The Washington Post published an article January 3 indicating that corporate pension plans were "at the strongest funding in years," such that many companies may decide it's time to get rid of their pension obligations altogether while the funding is at or above 100% of their obligations. The two most common ways of doing this, according to the article, are making lump sum payments to retirees in full satisfaction of the pension obligation, and transferring the pension liability and a negotiated amount of the "pension funding" to an insurance company.
According to Rich Lustig, a recently retired former Senior Director of Lockheed Martin's Benefits Dept., the first alternative, paying out a lump sum to each retiree, is rarely utilized by large companies. And of course Lockheed Martin is a very large company.
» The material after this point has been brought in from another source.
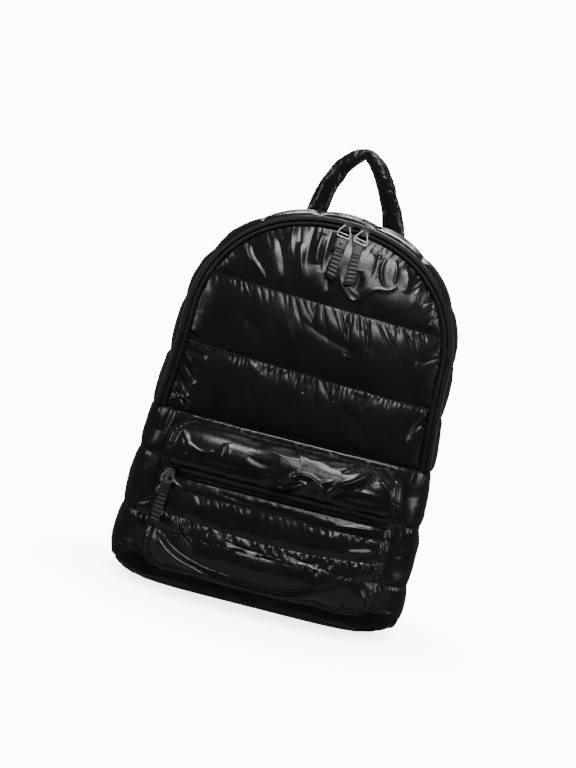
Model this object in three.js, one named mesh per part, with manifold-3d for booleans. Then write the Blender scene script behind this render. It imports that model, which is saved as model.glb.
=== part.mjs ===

The second alternative, transferring the pension liability, if you will, to an insurance company, is growing increasingly common. The insurer assumes or purchases some or all of theof the pension plan liability and that amount of reserve funds negotiated between the former company with the pension obligation and the insurer, and then the insurer manages the money and is obligated to fund the monthly pension benefit. The insurer is of course is still subject to federal regulation under ERISA. According to Rich, such transactions are assumed to represent a "neutral" situation to retirees, that is, we would emerge from any such transfer of Lockheed Martin's pension obligations to an insurer no worse off.
I am reluctant to question the new Lockheed Benefits Manager about this lest I put ideas in his head. This is probably a remote possibility, but since Rich's thesis is that any such move would be a "wash" for us, I am keeping a low profile for now.